The MOC also emphasized continued monitoring of inflationary pressures and geopolitical tensions, which have the potential to undermine economic recovery and negatively impact the financial system.

Meanwhile, the banking sector’s balance sheet growth remained strong, reflecting an improved liquidity position and adequate capital levels.

On a quarterly basis, total assets for the sector grew by 5.3% to N$173.2 billion in the first quarter of 2023, driven by cash and balances at banks, as well as net loans and advances.

“The liquidity ratio of the banking sector stood at 19.1% during the first quarter of 2023, from

17.8% in the last quarter of 2022, due to diamond sales, government spending, Public capital inflows, and subdued private sector credit extension,” the BoN said.
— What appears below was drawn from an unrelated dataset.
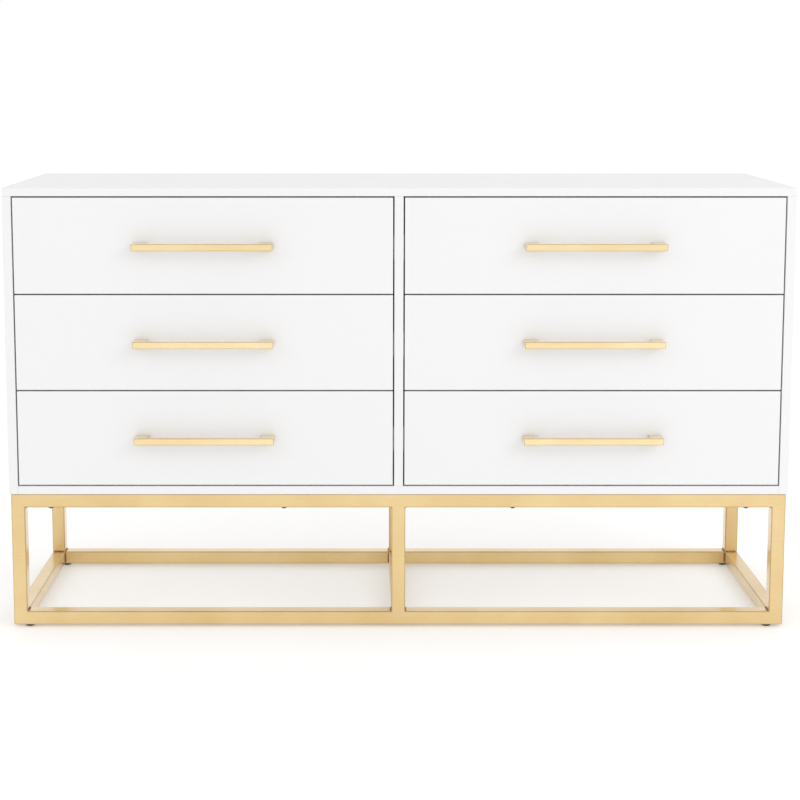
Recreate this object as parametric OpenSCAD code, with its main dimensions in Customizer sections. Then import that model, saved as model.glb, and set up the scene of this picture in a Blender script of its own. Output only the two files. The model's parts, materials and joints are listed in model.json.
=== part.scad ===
// Six-drawer dresser: a board carcass with two columns of inset drawers on a square-tube base.
// The origin is the centre of the footprint on the floor, handles included.
// +X is to the right seen from the drawer side, -Y faces the user and +Z is up.

/* [Carcass] */
// Width over the side boards
carcass_w = 1400; // [1200:10:1600]
// Depth of the top and side boards
carcass_d = 400; // [395:5:480]
// Height from the floor to the top
overall_h = 800; // [760:5:860]
// Thickness of the top and bottom boards
top_t = 15; // [12:1:18]
// Thickness of the side boards and of the divider
side_t = 16; // [12:1:18]
// Thickness of the back board
back_t = 3; // [2.5:0.5:5]
// How far the back board sits in from the rear edges
back_inset = 9; // [6:1:12]

/* [Base] */
// Height of the welded base, without its glides
base_h = 243; // [200:1:280]
// Outer size of the square tube
tube = 25; // [20:1:30]
// Wall thickness of the tube
tube_wall = 1.2; // [1:0.1:2]
// How far the base stands in from the carcass on each side
base_inset = 2.5; // [0:0.5:10]
// Height of a glide below the tube
glide_h = 5; // [4:0.5:8]
// Diameter of a glide where it meets the tube
glide_d = 18.6; // [16:0.2:24]
// Distance of a glide's centre from the side of the base
glide_from_side = 27; // [22:1:40]

/* [Drawers] */
// Gap round each drawer front
front_gap = 2.5; // [1.5:0.5:3]
// Thickness of a drawer front
front_t = 15; // [12:1:18]
// Thickness of the sides and back of a drawer box
box_t = 12; // [10:1:14]
// Height of a drawer side
box_h = 125; // [100:1:140]
// Length of a drawer side
box_l = 350; // [300:5:355]
// Height of a drawer side's lower edge above the lower edge of its front
box_lift = 18; // [12:1:24]
// Thickness of a drawer bottom
bottom_t = 4; // [3:0.5:5]

/* [Handles] */
// Length of a handle
handle_l = 248; // [180:2:320]
// Distance between the two screws of a handle
handle_hole_gap = 224; // [160:2:296]
// Height of the bar of a handle
handle_h = 12; // [10:1:16]
// How far a handle stands out from its drawer front
handle_out = 30; // [24:1:40]
// Thickness of the bar, front to back
handle_bar = 9; // [7:1:12]

/* [Runners] */
// Height of the member screwed to the carcass
runner_h = 45; // [35:1:46]
// Thickness of a closed runner
runner_t = 12.7; // [12.5:0.1:13]
// Length of each runner member
runner_l = 350; // [300:5:350]

/* [Hidden] */
COLUMNS = ["left", "right"];
ROWS = ["lower", "middle", "upper"];
DRAWERS = [for (row = [0:2], column = [0:1]) [column, row]];
DRAWER_PARTS = [
    "drawer_front", "drawer_sides", "drawer_back", "drawer_bottom",
    "drawer_runners", "intermediate_runners", "handle", "handle_screws"
];
function part_name(d, part) = str(ROWS[d.y], "_", COLUMNS[d.x], "_", part);

cut = 1;              // how far a cutter runs past the surface it cuts
weld_line = 0.1;      // what each welded tube end stands back from its neighbour

// Heights
base_top = glide_h + base_h;
opening_low = base_top + top_t;
opening_high = overall_h - top_t;

// Depths: the carcass and its handles together are centred on Y
front_y = -(carcass_d + handle_out) / 2 + handle_out;
rear_y = front_y + carcass_d;
back_panel_y = rear_y - back_inset - back_t;
box_y = front_y + front_t;

// Widths
carcass_x = carcass_w / 2;
inner_x = carcass_x - side_t;
column_w = inner_x - side_t / 2;
column_x = (inner_x + side_t / 2) / 2;

// Drawer fronts and boxes, from the middle of the column and the lower edge of the front
front_w = column_w - 2 * front_gap;
front_h = (opening_high - opening_low - (len(ROWS) + 1) * front_gap) / len(ROWS);
box_x = column_w / 2 - runner_t;
inner_box_x = box_x - box_t;
groove_lift = box_lift + 10;
groove_d = 6;
groove_h = bottom_t + 0.2;
bottom_grip = 5;
runner_z = box_lift + box_h / 2;
runner_y = box_y + 2;

// Back board groove
back_groove_d = 5;
back_grip = 4;
back_groove_t = back_t + 0.2;

// Base
base_x = carcass_x - base_inset;
base_front_y = front_y + base_inset;
base_rear_y = rear_y - base_inset;
glide_x = base_x - glide_from_side;
rail_ys = [base_front_y + tube / 2, base_rear_y - tube / 2];

// Base bolts: 6 mm button heads up through the top rails into the bottom board
bolt_xs = [-628, -206.5, 206.5, 628];
bolt_r = 3;
bolt_hole_r = 3.2;
bolt_head_r = 6;
bolt_head_h = 4;
bolt_bite = 11;
bolt_pilot_r = bolt_r + 0.05;
bolt_pilot_d = bolt_bite + 1;

// Glide: a domed button with a plain stem pushed into the tube
glide_stem_r = 3;
glide_stem_hole_r = 3.1;
glide_stem_l = 10;
glide_foot_r = 5.5;
glide_rim = 1.6;

// Handle screws: 4 mm pan heads through the front into the handle's legs
handle_leg_w = handle_l - handle_hole_gap;
screw_r = 1.95;
screw_thread_r = 2;
screw_hole_r = 2.25;
screw_head_r = 4;
screw_head_h = 2.6;
screw_bite = 10;
screw_thread_d = screw_bite + 3;
handle_z = front_h / 2;

// Runner members: [outer height, thickness of sheet, x of the web's near face, x of the flange tips]
carcass_member = [runner_h, 1.2, 0, 10];
middle_member = [runner_h - 7, 1, 2.4, runner_t - 1.2];
drawer_member = [runner_h - 17, 1, runner_t, 5];

white = "#f6f6f6";
box_white = "#ecebe7";
board = "#e4e0d6";
gold = "#e6ca92";
zinc = "#b9bcc0";
black = "#1c1b1a";

// A block from its low to its high value on each axis
module block(x, y, z) {
    translate([x[0], y[0], z[0]]) cube([x[1] - x[0], y[1] - y[0], z[1] - z[0]]);
}

// ---- Carcass ----

module back_groove(x, z) {
    block(x, [back_panel_y, back_panel_y + back_groove_t], z);
}

module top_panel() {
    color(white) difference() {
        block([-carcass_x, carcass_x], [front_y, rear_y], [opening_high, overall_h]);
        back_groove([-inner_x - back_groove_d, inner_x + back_groove_d],
                    [opening_high - cut, opening_high + back_groove_d]);
    }
}

module left_side_panel() {
    color(white) difference() {
        block([-carcass_x, -inner_x], [front_y, rear_y], [base_top, opening_high]);
        back_groove([-inner_x - back_groove_d, -inner_x + cut], [base_top - cut, opening_high + cut]);
    }
}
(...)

Furthermore, the banking sector maintained adequate capital levels to meet the regulatory requirements and absorb potential losses. There was, however, a marginal decline in the Return on Equity and Return on Asset ratios, indicating reduced profitability due to decreases in both interest and non-interest income earned by the banking sector. Asset quality, as measured by the non-performing loans ratio, deteriorated slightly, but remained below the supervisory intervention trigger point of 6%.

Going forward, the burden of debt servicing for households and businesses, along with slower growth expectations and tight monetary policy, may apply additional pressure on asset quality, the central bank said.